Так Святополк уже вторично нарушил клятву, данную им в Любече. А Олег, сидя у себя в Чернигове, наблюдал за устроенной им междоусобицей. Он мечтал, чтобы в нее ввязался Мономах и был убит. Тогда Олег останется наедине со Святополком, и уж этого соперника он сумеет одолеть.

Но до участия Мономаха дело не дошло. Оба войска выстроились в поле на Рожни. Василько поднял крест и сказал, как будто Святополк мог его слышать: «Его ты целовал, а потом сперва отнял взор у глаз моих, теперь же хочешь взять душу мою, сатана. Да будет между нами крест этот!»

Оба войска двинулись друг на друга в боевом порядке и сошлись. Многих воинов Святополка смущал крест, который, как укор, был поднят над головой слепого Василька.
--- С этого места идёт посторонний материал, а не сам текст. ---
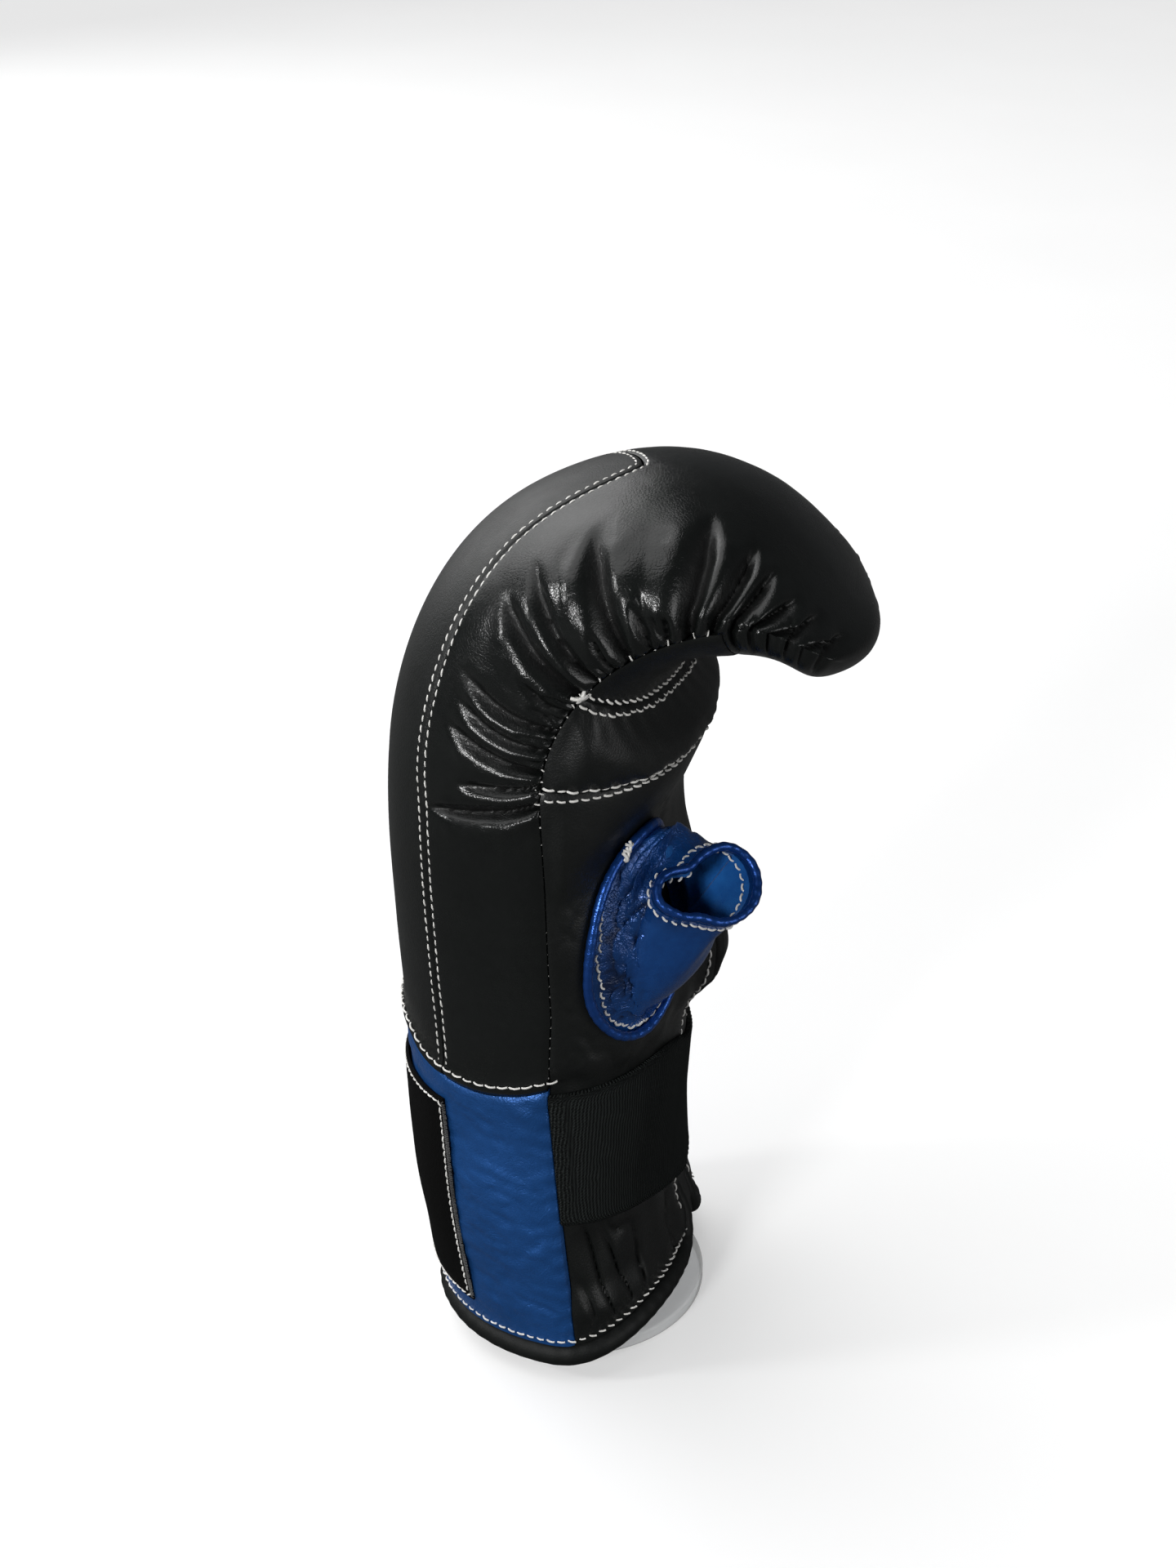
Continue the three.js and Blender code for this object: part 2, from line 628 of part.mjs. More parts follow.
function palmPair(place) {
  return (row, share) => {
    const s = place(row, share);
    const turnOf = (size) => lerp(seamTurn(size, -half), 2 * Math.PI - seamTurn(size, -half), share);
    const face = outerSize(s, (ELASTIC + GAP) * underElastic(s));
    const lining = hollowSize(s, palmWallAt(s) + (ELASTIC + GAP) * underElastic(s));
    const outerPoint = sectionPoint(s, face, turnOf(face));
    const innerPoint = sectionPoint(s, lining, turnOf(lining));
    const stand = flare(outerPoint.y, s);
    outerPoint.x += stand;
    innerPoint.x += stand;
    return [outerPoint, innerPoint];
  };
}

// Rows of the palm panel: the lowest follow the rim, and the others are level.
const palmBottom = RIM_ROLL + GAP;
const rimSeamTurn = seamTurn(outerSize(0), -half);
const palmRise = (share) => rimRise(lerp(rimSeamTurn, Math.PI, 1 - Math.abs(2 * share - 1)));
const palmPlace = (row, share) =>
  row + palmRise(share) * (1 - smooth(row, palmBottom, PRESS.lowFull * CUFF_LENGTH));
const palmRows = [
  palmBottom,
  lerp(palmBottom, PRESS.low * CUFF_LENGTH, 0.7),
  ...span(2).map((t) => lerp(PRESS.low, PRESS.lowFull, (1 + t) / 2) * CUFF_LENGTH),
  ...span(4).slice(1).map((t) => lerp(PRESS.lowFull, FLARE_LOW, t) * CUFF_LENGTH),
  CUFF_LENGTH,
  ...span(3).map((t) => lerp(PRESS.highFull, PRESS.high, t) * CUFF_LENGTH),
  ...span(14).slice(1).map((t) => lerp(PRESS.high * CUFF_LENGTH, GRIP_AT - half, t)),
];
const palmColumns = span(20);
const palmSheet = thickSheet([{ rows: palmRows, columns: palmColumns, pair: palmPair(palmPlace) }]);

const slitFoot = RIM_Z + RIM_RISE + CORNER_RADIUS;
const cutRadius = CORNER_RADIUS - RIM_ROLL - GAP;
const cornerY = SLIT_Y - SLIT_EDGE - cutRadius;
const arc = (y, z, radius, from, to, steps) => span(steps).map((t) => {
  const turn = lerp(from, to, t);
  return new THREE.Vector2(y + radius * Math.cos(turn), z + radius * Math.sin(turn));
});
const nearCorner = arc(cornerY, slitFoot, cutRadius, -Math.PI / 2, 0, 4);
const slitEnd = arc(SLIT_Y, RIM_Z + SLIT_TOP - SLIT_EDGE, SLIT_EDGE, Math.PI, 0, 8);
const farCorner = nearCorner.map((p) => new THREE.Vector2(2 * SLIT_Y - p.x, p.y)).reverse();
const slitOutline = [
  new THREE.Vector2(cornerY, 0), ...nearCorner, ...slitEnd, ...farCorner,
  new THREE.Vector2(2 * SLIT_Y - cornerY, 0),
];
const thumbHole = SLEEVE_FOOT + THUMB_LEATHER;
const holeOutline = span(28).slice(0, -1).map((t) => new THREE.Vector2(
  THUMB_Y + (THUMB_HALF_WIDTH - thumbHole) * Math.cos(2 * Math.PI * t) + THUMB_LEAN * Math.sin(2 * Math.PI * t),
  RIM_Z + THUMB_HEIGHT + (THUMB_HALF_HEIGHT - thumbHole) * Math.sin(2 * Math.PI * t),
));
const palmSolid = toManifold(palmSheet).subtract(palmCutter(slitOutline)).subtract(palmCutter(holeOutline));
add('palm_panel', fromManifold(palmSolid), FINISHES.blackLeather);

const bandPanel = (from, to, rows) => thickSheet([{
  rows: span(rows), columns: span(14), pair: palmPair((t) => lerp(from + half, to - half, t)),
}]);
add('grip_bar', bandPanel(GRIP_AT, FINGERS_AT, 7), FINISHES.blackLeather);
add('finger_panel', bandPanel(FINGERS_AT, FINGERS_END, 8), FINISHES.blackLeather);

// Elastic band across the palm side of the cuff

function elasticPair(t, share) {
  const fromThumb = 1 - share;
  const s = lerp(elasticLow(fromThumb), elasticHigh(fromThumb), t);
  const at = (inset) => {
    const size = outerSize(s, inset);
    return sectionPoint(s, size, lerp(seamTurn(size, -half), 2 * Math.PI - seamTurn(size, -half), share));
  };
  return [at(0), at(ELASTIC)];
}
add('elastic_band', thickSheet([{ rows: span(4), columns: palmColumns, pair: elasticPair }]), FINISHES.elastic);

// Binding: one rolled edge round the rim, up one side of the slit and down the other

function rimPath() {
  const size = outerSize(RIM_RISE);
  const turnAt = (y) => Math.asin((Math.abs(y) / size.side) ** (PALM_ROUNDNESS / 2));
  const from = -(Math.PI + turnAt(cornerY));
  const to = Math.PI - turnAt(2 * SLIT_Y - cornerY);
  return span(46).map((t) => {
    const turn = lerp(from, to, t);
    const s = rimRise(turn);
    const outer = sectionPoint(s, outerSize(s), turn);
    return outer.lerp(sectionPoint(s, hollowSize(s, PALM_LEATHER), turn), 0.5);
  });
}

// A point of the slit's rolled edge, at a width and height, as deep as the leather lies there.
function slitPoint(y, z) {
  const s = z - RIM_Z;
  const point = palmFace(y, s, 0).point;
  point.x -= lerp(PALM_LEATHER / 2, SLIT_ROLL + GAP, underElastic(s));
  return point;
}

const rollRadius = SLIT_OPENING / 2 + SLIT_ROLL;
const slitEndZ = RIM_Z + SLIT_TOP - SLIT_EDGE;
const cornerRoll = span(5).slice(1).map((t) => {
  const roll = lerp(RIM_ROLL, SLIT_ROLL, t);
  const turn = lerp(-Math.PI / 2, 0, t);
  const reach = cutRadius + roll + GAP;
  return { y: cornerY + reach * Math.cos(turn), z: slitFoot + reach * Math.sin(turn), roll };
});
const nearEdge = span(13).slice(1).map((t) => (
  { y: SLIT_Y - rollRadius, z: lerp(slitFoot, slitEndZ, t), roll: SLIT_ROLL }
));
const slitTop = arc(SLIT_Y, slitEndZ, rollRadius, Math.PI, Math.PI / 2, 3).slice(1)
  .map((p) => ({ y: p.x, z: p.y, roll: SLIT_ROLL }));
const nearHalf = [...cornerRoll, ...nearEdge, ...slitTop];
const farHalf = nearHalf.slice(0, -1).map((p) => ({ ...p, y: 2 * SLIT_Y - p.y })).reverse();
const rimPoints = rimPath();
const slitRun = [...nearHalf, ...farHalf].reverse();
const bindingPath = [...rimPoints, ...slitRun.map((p) => slitPoint(p.y, p.z))];
const bindingRadii = [...rimPoints.map(() => RIM_ROLL), ...slitRun.map((p) => p.roll)];
const fromMiddle = (p) => new THREE.Vector3(p.x - WRIST_FORWARD, p.y, 0).normalize();
add('edge_binding', closedTube(bindingPath, bindingRadii, fromMiddle, 8), FINISHES.blackLeather);

// Thumb: welt round the oval, sleeve, and the turned edge of its mouth

const THUMB_SIDES = 24;
const thumbTurns = span(THUMB_SIDES).slice(0, -1).map((t) => 2 * Math.PI * t);
const ovalPoint = (turn, shrink, lift) => palmFace(
  THUMB_Y + (THUMB_HALF_WIDTH - shrink) * Math.cos(turn) + THUMB_LEAN * Math.sin(turn),
  THUMB_HEIGHT + (THUMB_HALF_HEIGHT - shrink) * Math.sin(turn),
  lift,
);
const mouthMiddle = palmFace(THUMB_Y, THUMB_HEIGHT, 0).point
  .add(new THREE.Vector3(THUMB_REACH, THUMB_SWING, THUMB_RISE));
const mouthDown = new THREE.Vector3(0, 1, 0).cross(MOUTH_FACING).normalize();
const mouthAcross = MOUTH_FACING.clone().cross(mouthDown);
const mouthReach = column(
  [
    { ...MOUTH_OUTLINE.at(-1), turn: MOUTH_OUTLINE.at(-1).turn - 360 },
    ...MOUTH_OUTLINE,
    ...MOUTH_OUTLINE.slice(0, 2).map((row) => ({ ...row, turn: row.turn + 360 })),
  ],
  (row) => row.turn,
  (row) => row.reach * THUMB_MOUTH,
);

// A point of the mouth's edge: the oval's top meets the mouth's upper side.
function mouthPoint(turn, shrink) {
  const round = turn + Math.PI / 2;
  const reach = mouthReach(THREE.MathUtils.euclideanModulo(THREE.MathUtils.radToDeg(round), 360)) - shrink;
  return mouthMiddle.clone()
    .addScaledVector(mouthDown, reach * Math.cos(round))
    .addScaledVector(mouthAcross, reach * Math.sin(round));
}

const SLEEVE_PULL = 1.15; // how long the sleeve follows its ends' directions, as a share of its reach
function sleevePair(t, turn) {
  const pull = SLEEVE_PULL * Math.hypot(THUMB_REACH, THUMB_RISE);
  const leave = new THREE.Vector3(pull, 0, 0);
  const arrive = MOUTH_FACING.clone().multiplyScalar(pull);
  const at = (shrink) => {
    const base = ovalPoint(turn, SLEEVE_FOOT + shrink, GAP).point;
    const mouth = mouthPoint(turn, shrink);
    const rise = t * t * (3 - 2 * t);
    return base.multiplyScalar(1 - rise)
      .addScaledVector(mouth, rise)
      .addScaledVector(leave, t * (1 - t) * (1 - t))
      .addScaledVector(arrive, -t * t * (1 - t));
  };
  return [at(0), at(THUMB_LEATHER)];
}
add('thumb_sleeve', thickSheet([{
  rows: [0, 0.14, 0.32, 0.5, 0.68, 0.85, 1], columns: [...thumbTurns, 0], pair: sleevePair,
}]), FINISHES.blueLeather);

add('thumb_welt', closedTube(
  thumbTurns.map((turn) => ovalPoint(turn, WELT, WELT + GAP).point),
  thumbTurns.map(() => WELT),
  (p, i) => ovalPoint(thumbTurns[i], WELT, 0).normal,
  6,
), FINISHES.blueLeather);

add('thumb_mouth_roll', closedTube(
  thumbTurns.map((turn) => mouthPoint(turn, THUMB_LEATHER / 2).addScaledVector(MOUTH_FACING, THUMB_ROLL + GAP)),
  thumbTurns.map(() => THUMB_ROLL),
  (p) => p.clone().sub(mouthMiddle),
  6,
), FINISHES.blueLeather);

// Stand: a clear disc, and a tapered tube that fills the wrist and holds the knuckles from inside

// Room between a point of the glove's middle plane and the hollow's walls.
function roomAt(x, z) {
  let s = z - RIM_Z;
  let out = seamLine(Math.min(s, BEND_AT)).x - x;
  if (s > BEND_AT) {
    const ahead = WRIST_FORWARD - BEND_BACK + CURL_RADIUS - x;
    const above = s - BEND_AT;
    s = BEND_AT + CURL_RADIUS * Math.atan2(above, ahead);
    out = Math.hypot(ahead, above) - CURL_RADIUS;
  }
  const hollow = hollowSize(s, palmWallAt(s) + (ELASTIC + GAP) * underElastic(s));
  return { back: hollow.back - out, palm: out + hollow.palm };
}

const tubeBottom = DISC_THICKNESS + GAP;
let tubeTop = RIM_Z + BEND_AT;
while (roomAt(-TUBE_TOP_RADIUS, tubeTop + 0.05).back > GAP) tubeTop += 0.05;

// The widest foot whose straight taper still clears the cuff and the palm.
const tubeFoot = Math.min(...span(40).slice(0, -8).map((t) => {
  const z = lerp(Math.max(tubeBottom, RIM_Z), tubeTop, t);
  let radius = TUBE_TOP_RADIUS;
  const fits = (r) => Math.min(roomAt(-r, z).back, roomAt(r, z).palm) > TUBE_CLEARANCE;
  while (radius < DISC_RADIUS && fits(radius + 0.1)) radius += 0.1;
  return (radius - TUBE_TOP_RADIUS * t) / (1 - t);
}));

function turned(profile, segments) {
  const geometry = new THREE.LatheGeometry(profile.map(([r, z]) => new THREE.Vector2(r, z)), segments);
  geometry.rotateX(Math.PI / 2);
  return geometry;
}

const DISC_EDGE = 1; // softened edge of the disc
add('stand_base', turned([
  [0, 0],
  [DISC_RADIUS - DISC_EDGE, 0],
  [DISC_RADIUS, DISC_EDGE],
  [DISC_RADIUS, DISC_THICKNESS - DISC_EDGE],
  [DISC_RADIUS - DISC_EDGE, DISC_THICKNESS],
  [0, DISC_THICKNESS],
], 40), FINISHES.acrylic);
add('stand_tube', turned([
  [tubeFoot - TUBE_WALL, tubeBottom],
  [tubeFoot, tubeBottom],
  [TUBE_TOP_RADIUS, tubeTop],
  [TUBE_TOP_RADIUS - TUBE_WALL, tubeTop],
  [tubeFoot - TUBE_WALL, tubeBottom],
], 32), FINISHES.acrylic);

export default group;
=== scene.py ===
# %% [markdown]
# A bag glove is a light padded mitt for punching a heavy bag. This one is for the left hand: black
# leather over foam on the back of the hand, a gathered side panel, a blue cuff, a short open thumb
# and a slit palm held by elastic. It stands over a clear tube on a clear disc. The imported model
# gives its exact forms as plain solids, and this script dresses each of them.

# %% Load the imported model
import math

import bpy
import numpy as np
from mathutils import Matrix, Vector, kdtree


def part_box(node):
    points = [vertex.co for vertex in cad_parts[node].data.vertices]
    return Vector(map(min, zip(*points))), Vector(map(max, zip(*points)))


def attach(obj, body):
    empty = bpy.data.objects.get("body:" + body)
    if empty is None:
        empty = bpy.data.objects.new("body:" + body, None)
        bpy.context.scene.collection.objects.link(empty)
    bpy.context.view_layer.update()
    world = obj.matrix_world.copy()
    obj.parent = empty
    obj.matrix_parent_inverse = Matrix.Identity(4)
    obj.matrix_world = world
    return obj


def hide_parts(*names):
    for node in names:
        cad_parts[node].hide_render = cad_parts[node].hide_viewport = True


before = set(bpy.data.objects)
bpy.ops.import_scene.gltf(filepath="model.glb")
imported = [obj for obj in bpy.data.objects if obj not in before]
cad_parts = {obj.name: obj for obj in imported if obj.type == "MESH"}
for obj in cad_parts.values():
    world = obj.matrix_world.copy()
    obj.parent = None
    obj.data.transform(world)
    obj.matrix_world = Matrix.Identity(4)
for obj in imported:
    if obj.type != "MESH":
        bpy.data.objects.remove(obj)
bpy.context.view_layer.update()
print("nodes to dress:", len(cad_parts))

# %% [markdown]
# All shapes below are worked out in millimetres, as a pattern cutter would, and turned into
# metres only when a mesh is made. Every random draw is seeded, so each run of the script gives
# the same glove.

# %% Units and small helpers
MM = 0.001
FULL_TURN = 2 * math.pi


def smooth(value, low, high):
    """0 below low, 1 above high, and an S-curve between them."""
    t = np.clip((value - low) / (high - low), 0, 1)
    return t * t * (3 - 2 * t)


def fade(value, low, high):
    """1 below low, 0 above high, and an S-curve between them."""
    return 1 - smooth(value, low, high)


def hump(value, at, width):
    """A soft bell: 1 at a place and near 0 two widths away from it."""
    return np.exp(-(((value - at) / width) ** 2))


def mix(a, b, t):
    return a + (b - a) * t


def unit(v):
    return v / np.maximum(np.linalg.norm(v, axis=-1, keepdims=True), 1e-9)


def lattice(rows, columns):
    """A grid of each of the two values."""
    return np.meshgrid(rows, columns, indexing="ij")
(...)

Святополк проиграл битву и бежал во Владимир. Володарь предлагал преследовать его, но Василько сказал:

– Останемся на своем рубеже.

С великим князем были два его сына, законный, Ярославец, и побочный, от наложницы, два племянника, сыновья Ярополка, а также Святоша, сын Давыда Святославича, позже, в полном согласии со своим прозвищем, постригшийся в монахи. Святополк посадил побочного сына во Владимире, а Ярослава отправил в Венгрию, приглашая венгров воевать против Василька и Володаря. Сам же Святополк вернулся в Киев.

Миссия Ярослава оказалась удачной, и он привел на Русь венгров во главе с их королем Коломаном. При венгерском войске присутствовали также два епископа.

Венгры осадили Перемышль, город Володаря, где в то время находился и сам князь.

Степной волк

Давыд Игоревич вернулся из Польши и сразу же направился в Великую степь, где его уже поджидал извещенный гонцом Боняк. Давыд задумал напасть на венгров, снискав тем самым расположение своих врагов, Василька и Володаря. Ну а Боняку все равно было, против кого воевать, – лишь бы война сулила добычу.

Идя к Перемышлю, русско-половецкое войско остановилось на ночлег. В полночь Боняк отъехал от лагеря и начал искусно выть по-волчьи. Сначала ему откликнулся один волк, а затем завыло целое множество.

Боняк вернулся в лагерь и сказал не спавшему Давыду:

– Хорошая примета, князь. Завтра победим венгров.

Наутро войско выстроилось неподалеку от Перемышля. У Боняка было триста воинов, у Давыда – всего сто. Боняк разделил половцев на три полка; вместе с воинами Давыда полков получалось четыре. Стяг Боняк отдал Давыду, как бы признавая его первенство, хотя на самом деле битвой руководил половчанин.

Боняк отправил нападать на венгров один полк, руководимый Алтунопой, остальное же войско стало сбоку, в засаде. Венгры выстроились в несколько рядов – их было более тысячи. Алтунопа, подскакав к первому ряду и обстреляв его, повернул обратно, и венгры, не чуя ловушки, пустились за ним. На бегу они промчались мимо Боняка, и Боняк с тремя полками (включая полк Давыда) погнался за ними, нападая с тыла. Алтунопа снова развернул свой полк, и они сбили венгров в кучу. Венгры, прорываясь сквозь ряды неприятеля и падая под ударами, в панике бросились бежать. Многие из них утонули в Вагре, реке, на которой стоял Перемышль, а другие – в реке Сан. Они с трудом бежали вдоль Сана по дороге, шедшей в гору, и невольно спихивали друг друга в реку. Половцы и русские преследовали их два дня. Погибли многие знатные венгры и один из епископов. Всего, как говорили, погибло четыреста человек, то есть ровно столько, сколько воевало против них.